ADP:  I'm not sure what's about to happen here, but I know I want no part of it.



And with all the love of the world burning in his eyes, he found his Milos, who then performed his new trick number three:



At last!  Pepe had found someone to love him.



And then Milos rubbed Pepe's bald head,



...and they lived happily ever after.  The End.


It was a pretty sweet goal, especially because it came so late in the match.  I savored the euphoria for about a minute and a half, and then I had a Dread Thought:  This match feels like it's been won.  That means some terrible fuckup is about to happen.


But it didn't.  The whistle blew and the match was over and Juventus won.

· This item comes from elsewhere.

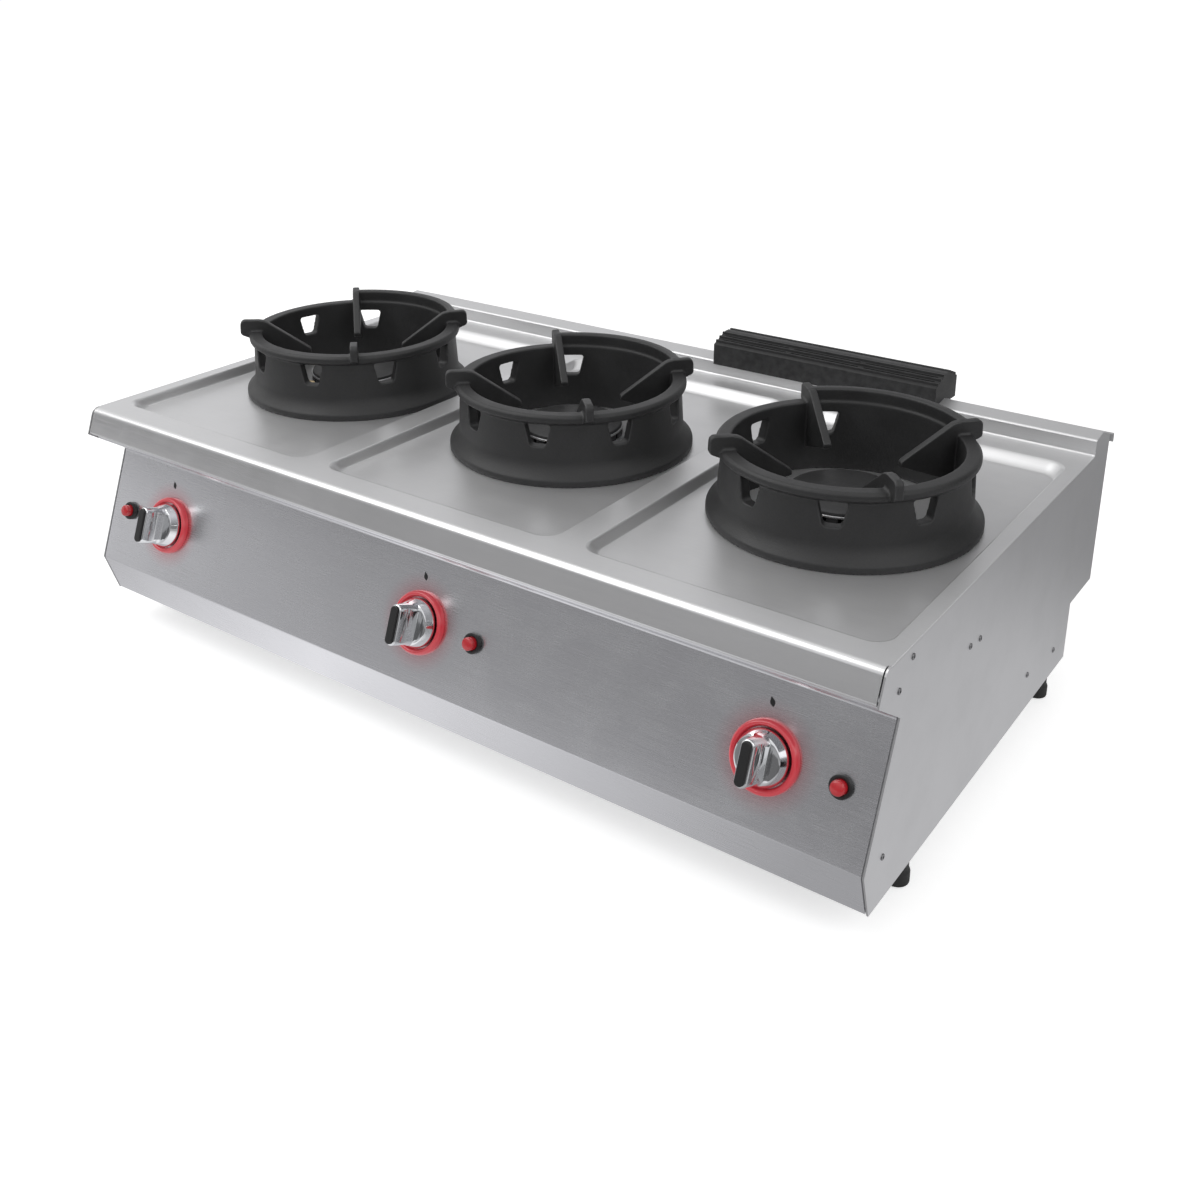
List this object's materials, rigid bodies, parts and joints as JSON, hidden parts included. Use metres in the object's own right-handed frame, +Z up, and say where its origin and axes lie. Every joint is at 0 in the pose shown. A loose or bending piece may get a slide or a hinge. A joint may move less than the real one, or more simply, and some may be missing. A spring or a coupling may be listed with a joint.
{
  "type": "wok range",
  "caption": "Countertop gas wok range: stainless casing, slanted control panel with push-and-turn knobs and igniter buttons, cast wok rings with fins over open burners, and a flue cap.",
  "frame": {"origin": "middle of the footprint, knobs included, on the surface that the feet stand on", "axes": "+X along the front to the viewer's right, +Y from the front to the back, +Z up; the knobs face -Y"},
  "size_m": [1.2, 0.7578, 0.4248],
  "materials": {
    "stainless": "fine brushed, satin",
    "panel_steel": "fine brushed, satin",
    "galvanised": "matt zinc-coated sheet",
    "cast_iron": "sand-cast, satin black",
    "brass": "turned",
    "copper": "drawn copper tube",
    "alloy": "die-cast",
    "chrome": "polished",
    "black_plastic": "satin",
    "red_plastic": "glossy",
    "rubber": "matt"
  },
  "bodies": {
    "casing": {"worktop": "stainless", "side_panel_left": "stainless", "side_panel_right": "stainless", "control_panel": "panel_steel", "bottom_panel": "galvanised", "back_panel": "galvanised", "front_rail": "galvanised", "rear_rail": "galvanised", "gas_inlet": "brass", "flue_duct": "galvanised", "gas_manifold": "galvanised", "burner_bearer_1": "galvanised", "gas_pipe_1": "copper", "burner_body_1": "cast_iron", "pilot_burner_1": "brass", "knob_bezel_1": "red_plastic", "gas_valve_1": "alloy", "igniter_body_1": "black_plastic", "burner_bearer_2": "galvanised", "gas_pipe_2": "copper", "burner_body_2": "cast_iron", "pilot_burner_2": "brass", "knob_bezel_2": "red_plastic", "gas_valve_2": "alloy", "igniter_body_2": "black_plastic", "burner_bearer_3": "galvanised", "gas_pipe_3": "copper", "burner_body_3": "cast_iron", "pilot_burner_3": "brass", "knob_bezel_3": "red_plastic", "gas_valve_3": "alloy", "igniter_body_3": "black_plastic", "foot_front_left": "rubber", "foot_front_right": "rubber", "foot_rear_left": "rubber", "foot_rear_right": "rubber"},
    "valve_plug_1": {"valve_plug_1": "brass"},
    "knob_1": {"knob_1": "chrome", "knob_insert_1": "black_plastic", "valve_spindle_1": "alloy"},
    "igniter_button_1": {"igniter_button_1": "red_plastic"},
    "wok_ring_1": {"wok_ring_1": "cast_iron"},
    "burner_head_1": {"burner_head_1": "cast_iron"},
    "valve_plug_2": {"valve_plug_2": "brass"},
    "knob_2": {"knob_2": "chrome", "knob_insert_2": "black_plastic", "valve_spindle_2": "alloy"},
    "igniter_button_2": {"igniter_button_2": "red_plastic"},
    "wok_ring_2": {"wok_ring_2": "cast_iron"},
    "burner_head_2": {"burner_head_2": "cast_iron"},
    "valve_plug_3": {"valve_plug_3": "brass"},
    "knob_3": {"knob_3": "chrome", "knob_insert_3": "black_plastic", "valve_spindle_3": "alloy"},
    "igniter_button_3": {"igniter_button_3": "red_plastic"},
    "wok_ring_3": {"wok_ring_3": "cast_iron"},
    "burner_head_3": {"burner_head_3": "cast_iron"},
    "flue_cap": {"flue_cap": "cast_iron"}
  },
  "joints": [
    {"name": "knob_turn_1", "type": "hinge", "parent": "casing", "child": "valve_plug_1", "pos_m": [-0.473, -0.32329, 0.17951], "axis": [0, -0.9336, 0.3584], "range_deg": [0, 210]},
    {"name": "knob_push_1", "type": "slide", "parent": "valve_plug_1", "child": "knob_1", "axis": [0, 0.9336, -0.3584], "range_m": [0, 0.005], "stiffness_N_per_m": 2000, "springref_m": -0.002},
    {"name": "igniter_press_1", "type": "slide", "parent": "casing", "child": "igniter_button_1", "axis": [0, 0.9336, -0.3584], "range_m": [0, 0.007], "stiffness_N_per_m": 1500, "springref_m": -0.002},
    {"name": "wok_ring_lift_1", "type": "slide", "parent": "casing", "child": "wok_ring_1", "axis": [0, 0, 1], "range_m": [0, 0.12]},
    {"name": "burner_head_lift_1", "type": "slide", "parent": "casing", "child": "burner_head_1", "axis": [0, 0, 1], "range_m": [0, 0.018]},
    {"name": "knob_turn_2", "type": "hinge", "parent": "casing", "child": "valve_plug_2", "pos_m": [0, -0.32329, 0.17951], "axis": [0, -0.9336, 0.3584], "range_deg": [0, 210]},
    {"name": "knob_push_2", "type": "slide", "parent": "valve_plug_2", "child": "knob_2", "axis": [0, 0.9336, -0.3584], "range_m": [0, 0.005], "stiffness_N_per_m": 2000, "springref_m": -0.002},
    {"name": "igniter_press_2", "type": "slide", "parent": "casing", "child": "igniter_button_2", "axis": [0, 0.9336, -0.3584], "range_m": [0, 0.007], "stiffness_N_per_m": 1500, "springref_m": -0.002},
    {"name": "wok_ring_lift_2", "type": "slide", "parent": "casing", "child": "wok_ring_2", "axis": [0, 0, 1], "range_m": [0, 0.12]},
    {"name": "burner_head_lift_2", "type": "slide", "parent": "casing", "child": "burner_head_2", "axis": [0, 0, 1], "range_m": [0, 0.018]},
    {"name": "knob_turn_3", "type": "hinge", "parent": "casing", "child": "valve_plug_3", "pos_m": [0.473, -0.32329, 0.17951], "axis": [0, -0.9336, 0.3584], "range_deg": [0, 210]},
    {"name": "knob_push_3", "type": "slide", "parent": "valve_plug_3", "child": "knob_3", "axis": [0, 0.9336, -0.3584], "range_m": [0, 0.005], "stiffness_N_per_m": 2000, "springref_m": -0.002},
    {"name": "igniter_press_3", "type": "slide", "parent": "casing", "child": "igniter_button_3", "axis": [0, 0.9336, -0.3584], "range_m": [0, 0.007], "stiffness_N_per_m": 1500, "springref_m": -0.002},
    {"name": "wok_ring_lift_3", "type": "slide", "parent": "casing", "child": "wok_ring_3", "axis": [0, 0, 1], "range_m": [0, 0.12]},
    {"name": "burner_head_lift_3", "type": "slide", "parent": "casing", "child": "burner_head_3", "axis": [0, 0, 1], "range_m": [0, 0.018]},
    {"name": "flue_cap_lift", "type": "slide", "parent": "casing", "child": "flue_cap", "axis": [0, 0, 1], "range_m": [0, 0.06]}
  ]
}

The Zebes all gathered for a celebratory scrum, starters, subs, and benchwarmers alike.  And LDN, of course, who has his best chance of getting lucky when he can grope people anonymously in a scrum.



Oh my.  That cutie on the far left is too adorable to be Grygera, and anyway Grygera wasn't there.  That must be Manuel Giandonato and his new and improved hair cut.  Yummy!  Juve is growing some very handsome primavera.



Please take note that the only one with his shirt off is Milos, the palest and scrawniest of them all.  Moreover, he traded jerseys with Kozak, whose next move is probably to build a sturdy Milos-sized box for his new idol.


Right.  Were you repulsed before?  The brace yourself.  It's about to happen again.




Pepe:  MILOS!  Il mio amore! Come let us make delicious and succulent love in the grass and be together always!



Milos (NB:  Milos is obviously the alpha in this pair.  *boggle*):  Hush, my sweet one.  Not in front of everyone.


Milos:  Meet me in the shower in two minutes
Pepe: I'm already hard.




Do you want the upshot?  Think carefully before you answer.  The upshot can only give you hope and hope can only lead to disappointment and pain.


OK, the upshot:  Udinese is sinking like a stone and Roma have lost DDR and Protz to suspension for the rest of the year.  Juventus is three points out of Europe and--get this--FOUR points out of Champions League with nine points left at stake.

Next match is, oh fuck, home.  To the effing donkeys.  On Monday.  Again.